The Anthropic one is saying they think they have a way to figure it out, but it hasn’t been tested on large models. This is their last paragraph:
Again, all your quotes indicate that what they’ve figured out is a way to inspect the interior state of models and transform the vector space into something humans can understand without analyzing the output.
I think your confusion is you believe that because we don’t know what the vector space is on the inside, we don’t know how AI works. But we actually do know how it accomplishes what it accomplishes. Simply because its interior is a black box doesn’t mean we don’t understand how we built that black box, or how it operates and functions.
For an overview of how many different kinds of LLMs function, here’s a good paper: https://arxiv.org/pdf/2307.06435.pdf You’ll note that nowhere is there any confusion about the process of how they generate input or produce output. It is all extremely well-understood. You are correct that we cannot interrogate their internals, but that is also not what I mean, at least, when I say that we can understand them and how they work.
I also can’t inspect the electrons moving through my computer’s CPU. Does that mean we don’t understand how computers work? Is there intelligence in there?
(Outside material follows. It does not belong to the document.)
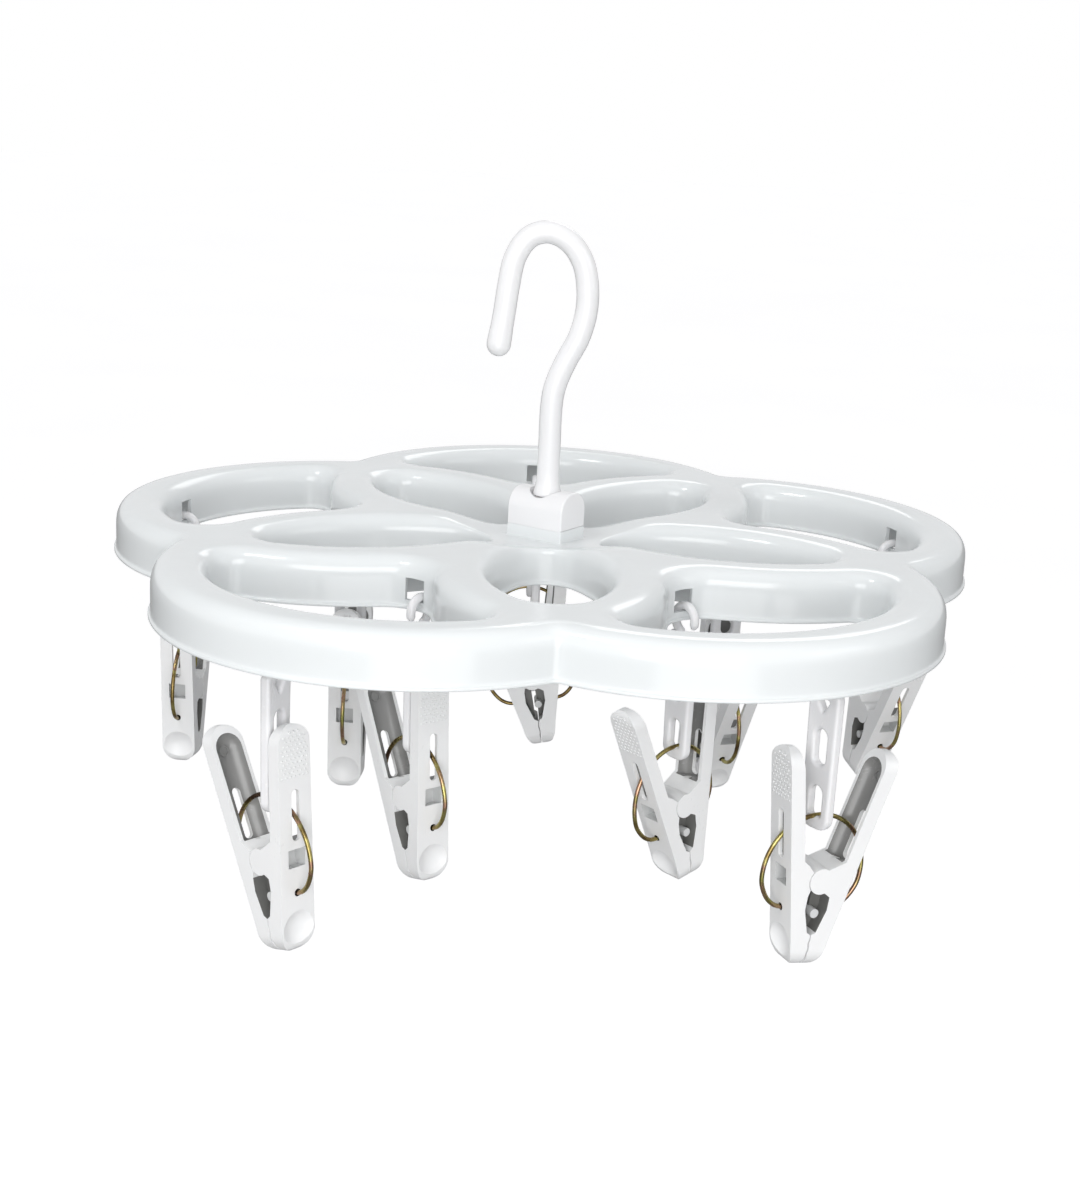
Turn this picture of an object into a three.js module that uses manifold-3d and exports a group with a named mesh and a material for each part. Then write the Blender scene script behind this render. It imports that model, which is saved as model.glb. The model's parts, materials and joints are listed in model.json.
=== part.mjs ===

I think you’re maybe having a hard time with using numbers to represent concepts. While a lot less abstract, we do this all the time in geometry. ((0, 0), (10, 0), (10, 10), (0, 10), (0, 0)) What’s that? It’s a square. Word vectors work differently but have the same outcome (albeit in a more abstract way).
No, that is not my main objection. It is your anthropomorphization of data and LLMs – your claim that they “have intelligence.” From your initial post:
But also, can you define what intelligence is? Are you sure it isn’t whatever LLMs are doing under the hood, deep in hidden layers?
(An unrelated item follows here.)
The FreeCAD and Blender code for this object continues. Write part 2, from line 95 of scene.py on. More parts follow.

I think you’re getting caught up in trying to define what intelligence is; but I am simply stating what it is not. It is not a complex statistical model with no self-awareness, no semantic understanding, no ability to learn, no emotional or ethical dimensionality, no qualia…
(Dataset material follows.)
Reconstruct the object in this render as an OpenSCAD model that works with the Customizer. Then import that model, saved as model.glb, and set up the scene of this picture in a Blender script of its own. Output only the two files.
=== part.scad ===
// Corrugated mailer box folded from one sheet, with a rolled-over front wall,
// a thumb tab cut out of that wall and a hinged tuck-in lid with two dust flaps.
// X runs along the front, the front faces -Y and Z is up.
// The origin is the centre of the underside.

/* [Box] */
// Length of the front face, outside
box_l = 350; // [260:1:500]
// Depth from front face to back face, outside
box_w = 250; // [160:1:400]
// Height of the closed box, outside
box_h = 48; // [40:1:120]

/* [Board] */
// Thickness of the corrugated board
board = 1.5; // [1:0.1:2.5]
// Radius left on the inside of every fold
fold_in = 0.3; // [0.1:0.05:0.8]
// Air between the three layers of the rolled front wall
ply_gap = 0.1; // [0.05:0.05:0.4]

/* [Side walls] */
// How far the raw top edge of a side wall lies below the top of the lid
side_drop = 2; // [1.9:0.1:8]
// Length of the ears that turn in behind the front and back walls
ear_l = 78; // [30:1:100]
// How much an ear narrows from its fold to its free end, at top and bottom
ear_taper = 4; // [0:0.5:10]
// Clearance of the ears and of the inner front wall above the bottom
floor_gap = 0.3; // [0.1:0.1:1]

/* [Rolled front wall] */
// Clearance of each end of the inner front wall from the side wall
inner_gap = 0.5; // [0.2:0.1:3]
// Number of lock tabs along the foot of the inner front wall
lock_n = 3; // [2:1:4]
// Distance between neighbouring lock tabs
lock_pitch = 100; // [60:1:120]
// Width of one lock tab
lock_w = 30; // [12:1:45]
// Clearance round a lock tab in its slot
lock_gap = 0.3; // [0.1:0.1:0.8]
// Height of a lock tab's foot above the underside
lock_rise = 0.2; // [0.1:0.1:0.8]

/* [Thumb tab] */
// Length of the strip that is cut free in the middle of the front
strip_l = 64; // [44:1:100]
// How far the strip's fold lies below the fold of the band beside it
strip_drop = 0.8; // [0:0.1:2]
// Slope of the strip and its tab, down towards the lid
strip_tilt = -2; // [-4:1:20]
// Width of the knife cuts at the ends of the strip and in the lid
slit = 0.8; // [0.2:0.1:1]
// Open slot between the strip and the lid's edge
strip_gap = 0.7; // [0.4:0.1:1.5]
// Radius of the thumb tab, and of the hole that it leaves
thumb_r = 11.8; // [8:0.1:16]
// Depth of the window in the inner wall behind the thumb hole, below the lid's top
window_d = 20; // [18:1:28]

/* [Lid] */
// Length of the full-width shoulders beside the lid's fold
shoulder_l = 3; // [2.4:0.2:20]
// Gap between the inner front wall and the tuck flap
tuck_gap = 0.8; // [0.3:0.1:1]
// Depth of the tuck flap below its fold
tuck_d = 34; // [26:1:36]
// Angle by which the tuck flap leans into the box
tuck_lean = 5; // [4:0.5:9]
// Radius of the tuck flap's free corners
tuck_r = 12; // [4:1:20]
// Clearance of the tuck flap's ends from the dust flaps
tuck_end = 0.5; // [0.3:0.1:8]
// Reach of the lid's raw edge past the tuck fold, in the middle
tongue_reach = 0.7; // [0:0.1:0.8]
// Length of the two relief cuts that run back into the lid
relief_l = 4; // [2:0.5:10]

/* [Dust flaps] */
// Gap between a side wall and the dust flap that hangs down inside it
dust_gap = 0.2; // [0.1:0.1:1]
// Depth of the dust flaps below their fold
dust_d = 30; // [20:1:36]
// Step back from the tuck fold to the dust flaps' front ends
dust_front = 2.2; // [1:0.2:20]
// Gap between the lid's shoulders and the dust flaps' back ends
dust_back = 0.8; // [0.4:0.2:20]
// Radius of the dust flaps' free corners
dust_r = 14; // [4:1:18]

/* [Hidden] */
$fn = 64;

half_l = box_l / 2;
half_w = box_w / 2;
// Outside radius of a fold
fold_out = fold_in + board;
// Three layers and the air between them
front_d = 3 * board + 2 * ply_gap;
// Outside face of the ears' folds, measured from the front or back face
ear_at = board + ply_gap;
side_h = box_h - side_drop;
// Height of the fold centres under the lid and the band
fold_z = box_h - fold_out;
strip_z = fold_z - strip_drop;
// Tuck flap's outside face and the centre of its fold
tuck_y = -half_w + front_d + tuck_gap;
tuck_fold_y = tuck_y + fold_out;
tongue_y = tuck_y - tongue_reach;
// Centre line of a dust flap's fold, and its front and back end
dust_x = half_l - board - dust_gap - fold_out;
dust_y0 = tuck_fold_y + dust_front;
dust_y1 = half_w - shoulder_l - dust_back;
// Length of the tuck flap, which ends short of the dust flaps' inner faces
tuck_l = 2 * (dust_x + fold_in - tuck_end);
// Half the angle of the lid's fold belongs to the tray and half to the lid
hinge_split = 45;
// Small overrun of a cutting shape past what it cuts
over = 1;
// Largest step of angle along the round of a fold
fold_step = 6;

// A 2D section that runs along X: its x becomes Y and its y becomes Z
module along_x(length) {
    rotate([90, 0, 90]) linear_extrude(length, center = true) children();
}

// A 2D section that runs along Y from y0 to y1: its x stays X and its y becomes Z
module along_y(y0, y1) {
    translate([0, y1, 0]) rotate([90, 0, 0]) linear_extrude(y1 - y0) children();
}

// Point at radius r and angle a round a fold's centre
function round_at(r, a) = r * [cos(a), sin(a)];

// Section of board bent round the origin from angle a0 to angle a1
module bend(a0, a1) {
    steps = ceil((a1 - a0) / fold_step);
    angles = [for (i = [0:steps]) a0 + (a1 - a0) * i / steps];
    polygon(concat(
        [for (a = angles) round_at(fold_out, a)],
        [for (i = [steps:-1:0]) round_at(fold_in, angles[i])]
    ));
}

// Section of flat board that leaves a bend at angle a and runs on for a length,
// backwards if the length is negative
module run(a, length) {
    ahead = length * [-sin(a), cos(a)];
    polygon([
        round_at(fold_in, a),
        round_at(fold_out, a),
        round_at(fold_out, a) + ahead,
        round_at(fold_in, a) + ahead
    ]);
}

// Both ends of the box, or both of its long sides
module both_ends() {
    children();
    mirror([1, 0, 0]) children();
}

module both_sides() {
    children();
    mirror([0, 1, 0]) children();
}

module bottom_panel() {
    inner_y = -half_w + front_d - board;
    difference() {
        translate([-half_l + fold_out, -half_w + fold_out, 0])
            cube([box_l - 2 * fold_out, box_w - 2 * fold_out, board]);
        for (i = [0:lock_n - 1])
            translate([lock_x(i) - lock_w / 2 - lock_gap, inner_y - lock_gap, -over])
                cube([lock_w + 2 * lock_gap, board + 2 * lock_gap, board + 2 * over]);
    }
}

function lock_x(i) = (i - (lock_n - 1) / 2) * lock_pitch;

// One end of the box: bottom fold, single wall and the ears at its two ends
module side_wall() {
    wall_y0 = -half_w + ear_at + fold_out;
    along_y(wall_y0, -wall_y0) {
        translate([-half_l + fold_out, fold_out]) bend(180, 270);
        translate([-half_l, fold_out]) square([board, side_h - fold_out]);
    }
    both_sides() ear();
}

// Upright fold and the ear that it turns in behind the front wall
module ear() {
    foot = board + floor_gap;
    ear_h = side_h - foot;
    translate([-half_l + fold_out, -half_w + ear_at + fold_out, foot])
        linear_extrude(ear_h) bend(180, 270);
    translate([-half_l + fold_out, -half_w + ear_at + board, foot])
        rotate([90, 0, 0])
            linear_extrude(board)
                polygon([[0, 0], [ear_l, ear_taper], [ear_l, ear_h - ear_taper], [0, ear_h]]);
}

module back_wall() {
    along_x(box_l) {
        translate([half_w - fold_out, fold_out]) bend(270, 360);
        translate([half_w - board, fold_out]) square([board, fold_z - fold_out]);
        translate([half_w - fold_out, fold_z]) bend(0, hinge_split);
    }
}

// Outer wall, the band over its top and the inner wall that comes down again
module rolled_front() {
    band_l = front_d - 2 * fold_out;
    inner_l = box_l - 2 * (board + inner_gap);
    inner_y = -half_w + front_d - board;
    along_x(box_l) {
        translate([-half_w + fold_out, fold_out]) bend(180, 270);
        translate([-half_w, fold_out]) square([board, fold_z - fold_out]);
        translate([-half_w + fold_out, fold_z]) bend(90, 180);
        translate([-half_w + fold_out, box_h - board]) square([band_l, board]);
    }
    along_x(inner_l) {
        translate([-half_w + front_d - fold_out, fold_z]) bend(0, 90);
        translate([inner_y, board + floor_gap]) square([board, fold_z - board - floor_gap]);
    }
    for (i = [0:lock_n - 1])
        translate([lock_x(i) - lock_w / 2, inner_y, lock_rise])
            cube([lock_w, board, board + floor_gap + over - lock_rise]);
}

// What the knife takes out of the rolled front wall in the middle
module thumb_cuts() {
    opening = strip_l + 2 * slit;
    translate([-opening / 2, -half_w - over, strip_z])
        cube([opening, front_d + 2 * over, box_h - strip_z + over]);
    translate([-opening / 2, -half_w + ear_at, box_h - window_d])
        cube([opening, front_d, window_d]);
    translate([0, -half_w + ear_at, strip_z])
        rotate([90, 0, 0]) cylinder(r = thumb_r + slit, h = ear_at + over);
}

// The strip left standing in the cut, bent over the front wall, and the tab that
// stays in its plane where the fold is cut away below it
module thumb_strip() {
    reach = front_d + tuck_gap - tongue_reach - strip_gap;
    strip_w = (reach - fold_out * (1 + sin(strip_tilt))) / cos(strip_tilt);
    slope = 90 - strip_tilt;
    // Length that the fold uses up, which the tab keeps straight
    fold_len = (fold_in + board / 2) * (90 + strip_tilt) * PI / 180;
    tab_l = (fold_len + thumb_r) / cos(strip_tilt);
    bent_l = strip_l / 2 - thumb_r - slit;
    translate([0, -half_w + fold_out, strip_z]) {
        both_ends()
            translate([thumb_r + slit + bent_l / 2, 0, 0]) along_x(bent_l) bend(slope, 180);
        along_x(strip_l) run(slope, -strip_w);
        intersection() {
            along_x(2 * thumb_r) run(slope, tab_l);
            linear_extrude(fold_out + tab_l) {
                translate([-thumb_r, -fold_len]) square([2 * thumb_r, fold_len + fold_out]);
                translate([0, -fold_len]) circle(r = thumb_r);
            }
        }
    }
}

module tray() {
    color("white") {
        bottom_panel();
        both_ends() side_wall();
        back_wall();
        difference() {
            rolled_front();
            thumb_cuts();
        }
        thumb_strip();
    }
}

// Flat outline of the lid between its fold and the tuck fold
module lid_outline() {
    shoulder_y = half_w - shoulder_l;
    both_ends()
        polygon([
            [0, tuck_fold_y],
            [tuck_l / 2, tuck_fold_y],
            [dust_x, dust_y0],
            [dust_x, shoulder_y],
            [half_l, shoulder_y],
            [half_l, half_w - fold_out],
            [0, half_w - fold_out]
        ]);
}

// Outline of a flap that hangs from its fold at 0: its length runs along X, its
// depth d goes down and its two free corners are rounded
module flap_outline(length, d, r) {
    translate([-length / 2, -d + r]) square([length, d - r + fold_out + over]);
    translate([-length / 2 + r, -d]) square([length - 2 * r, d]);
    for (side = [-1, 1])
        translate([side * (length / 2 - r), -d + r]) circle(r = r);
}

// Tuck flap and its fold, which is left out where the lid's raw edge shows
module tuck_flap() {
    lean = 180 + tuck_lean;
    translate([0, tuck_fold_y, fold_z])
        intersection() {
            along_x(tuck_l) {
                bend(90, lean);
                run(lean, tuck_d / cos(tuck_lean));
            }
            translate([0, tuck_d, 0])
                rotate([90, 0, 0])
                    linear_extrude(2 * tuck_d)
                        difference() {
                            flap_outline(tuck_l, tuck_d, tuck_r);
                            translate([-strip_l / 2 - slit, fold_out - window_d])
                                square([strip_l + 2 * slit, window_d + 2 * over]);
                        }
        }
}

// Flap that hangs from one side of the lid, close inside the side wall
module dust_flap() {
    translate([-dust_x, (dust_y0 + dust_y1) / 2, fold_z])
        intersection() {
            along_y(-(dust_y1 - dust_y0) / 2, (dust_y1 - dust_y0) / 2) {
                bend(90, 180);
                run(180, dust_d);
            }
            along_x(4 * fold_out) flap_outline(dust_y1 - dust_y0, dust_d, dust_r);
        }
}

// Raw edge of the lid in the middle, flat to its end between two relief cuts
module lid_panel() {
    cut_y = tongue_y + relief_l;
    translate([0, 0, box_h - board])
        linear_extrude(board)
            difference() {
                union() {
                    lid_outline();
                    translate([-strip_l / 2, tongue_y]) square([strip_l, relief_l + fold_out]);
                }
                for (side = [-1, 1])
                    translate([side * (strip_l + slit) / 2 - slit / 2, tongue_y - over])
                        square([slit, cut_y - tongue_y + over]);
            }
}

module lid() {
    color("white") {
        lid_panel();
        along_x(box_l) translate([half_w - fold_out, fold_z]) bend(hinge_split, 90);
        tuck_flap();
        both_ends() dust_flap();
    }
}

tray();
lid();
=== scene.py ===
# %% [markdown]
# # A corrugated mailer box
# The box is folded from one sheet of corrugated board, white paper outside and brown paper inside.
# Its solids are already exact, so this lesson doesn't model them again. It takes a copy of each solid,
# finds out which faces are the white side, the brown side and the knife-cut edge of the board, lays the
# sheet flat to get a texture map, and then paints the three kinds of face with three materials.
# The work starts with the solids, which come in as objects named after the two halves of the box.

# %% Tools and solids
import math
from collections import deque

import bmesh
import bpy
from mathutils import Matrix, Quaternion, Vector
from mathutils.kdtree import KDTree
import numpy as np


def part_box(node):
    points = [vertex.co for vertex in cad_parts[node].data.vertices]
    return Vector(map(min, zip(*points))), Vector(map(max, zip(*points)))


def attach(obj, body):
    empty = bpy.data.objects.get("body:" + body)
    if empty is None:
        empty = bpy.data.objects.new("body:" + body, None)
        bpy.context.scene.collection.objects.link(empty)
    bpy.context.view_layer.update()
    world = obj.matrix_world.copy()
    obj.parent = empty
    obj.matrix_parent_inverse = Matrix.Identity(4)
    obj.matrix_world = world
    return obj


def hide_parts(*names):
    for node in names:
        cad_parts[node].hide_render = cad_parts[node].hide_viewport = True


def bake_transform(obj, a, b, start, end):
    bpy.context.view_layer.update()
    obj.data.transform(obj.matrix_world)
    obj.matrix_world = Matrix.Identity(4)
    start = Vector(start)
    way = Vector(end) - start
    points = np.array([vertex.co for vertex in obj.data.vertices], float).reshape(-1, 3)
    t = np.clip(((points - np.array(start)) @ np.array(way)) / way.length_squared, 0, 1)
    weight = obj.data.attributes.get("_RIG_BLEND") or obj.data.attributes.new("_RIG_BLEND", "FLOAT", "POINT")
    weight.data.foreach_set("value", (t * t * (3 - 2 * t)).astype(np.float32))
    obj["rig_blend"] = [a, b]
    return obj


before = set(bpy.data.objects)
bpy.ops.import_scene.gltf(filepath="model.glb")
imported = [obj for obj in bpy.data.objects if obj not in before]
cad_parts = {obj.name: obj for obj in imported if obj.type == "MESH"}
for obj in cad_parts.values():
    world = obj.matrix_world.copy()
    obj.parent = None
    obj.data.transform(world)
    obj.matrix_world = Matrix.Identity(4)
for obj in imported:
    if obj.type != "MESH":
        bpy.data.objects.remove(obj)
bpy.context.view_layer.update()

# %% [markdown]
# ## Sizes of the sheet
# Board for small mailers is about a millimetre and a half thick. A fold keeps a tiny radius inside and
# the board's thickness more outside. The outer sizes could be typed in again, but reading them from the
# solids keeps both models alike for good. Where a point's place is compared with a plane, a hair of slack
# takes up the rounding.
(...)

((0, 0), (10, 0), (10, 10), (0, 10), (0, 0))
is a square to humans. This is the crux of the problem: it is not a “square” to a computer because a “square” is a human classification. Your thoughts about squares are not just more robust than GPT’s, they are a different kind of thing altogether. For GPT, a square is a token that it has been trained to use in a context-appropriate manner with no idea of what it represents. It lacks semantic understanding of squares. As do all computers.
If you’re saying that intelligence and understanding is limited to the human mind, then please point to some non-religious literature that backs up your assertion.
I’m disappointed that you’re asking me to prove a negative. The burden of proof is on you to show that GPT4 is actually intelligent. I don’t believe intelligence and understanding are for humans only; animals clearly show it too. But GPT4 does not.
I mean, your argument is still basically that it’s thinking inside there; everything I’ve said is germane to that point, including what GPT4 itself has said.